At least for me, the most interesting character by far is Guin, even though hardly anything at all is known about him. The mystery shrouding Guin and his past intrigues me, not to mention his form and martial capabilities. One thing that did bother me, and something that Remus comments on about halfway through the novel, was that for someone claiming to be an amnesiac, Guin tends to remember some fairly important information when it’s convenient for the story. I have a feeling and hope that this may be further explained in later volumes. I found the twins to be slightly annoying; Rinda especially comes across as somewhat of a spoiled brat. I liked most of the side characters, particularly Istavan and Orro, even if he did gain and lose his accent from one appearance to another. Towards the end of The Leopard Mask, Kurimoto does some really nice things with the character of the Black Count, who is more complex than he might first appear. Characterization in the novel is mostly based on the character’s actions and reactions rather than really getting to know their thoughts or feelings.

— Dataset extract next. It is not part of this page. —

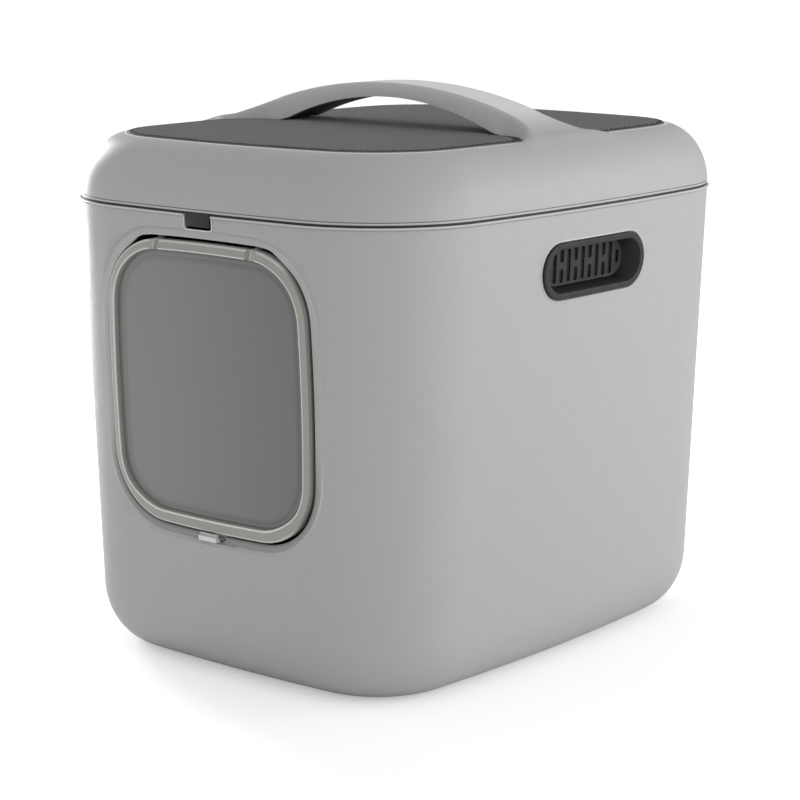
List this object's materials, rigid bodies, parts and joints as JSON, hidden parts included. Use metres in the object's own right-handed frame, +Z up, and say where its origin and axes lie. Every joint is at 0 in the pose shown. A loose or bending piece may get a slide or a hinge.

The Leopard Mask is a good hook for the rest of the series, introducing the world and characters, but it doesn’t stand as well on its own; it really seemed more like a prologue to me. The prose can be overly dramatic at times, but that is more an indication of the genre rather than the fault of the translators. (In fact, I think that Smith and Alexander did a fine job with the translation.) It’s almost as if the story would be best read aloud or performed. The action and fight sequences are particularly well done and exciting. Kurimoto does have a tendency to “rewind” the chronology from scene to scene and sometimes it can be difficult to get a good sense of the passage of time. The best descriptions in the text are reserved for Guin as well as for the other freakish and bizarre things in The Leopard Mask. Overall, the world has a very dark atmosphere to it. While I eventually enjoyed The Leopard Mask, I wasn’t really taken with the book until close to the end. However, I’m still looking forward to giving book two of The Guin Saga, Warrior in the Wilderness, a try.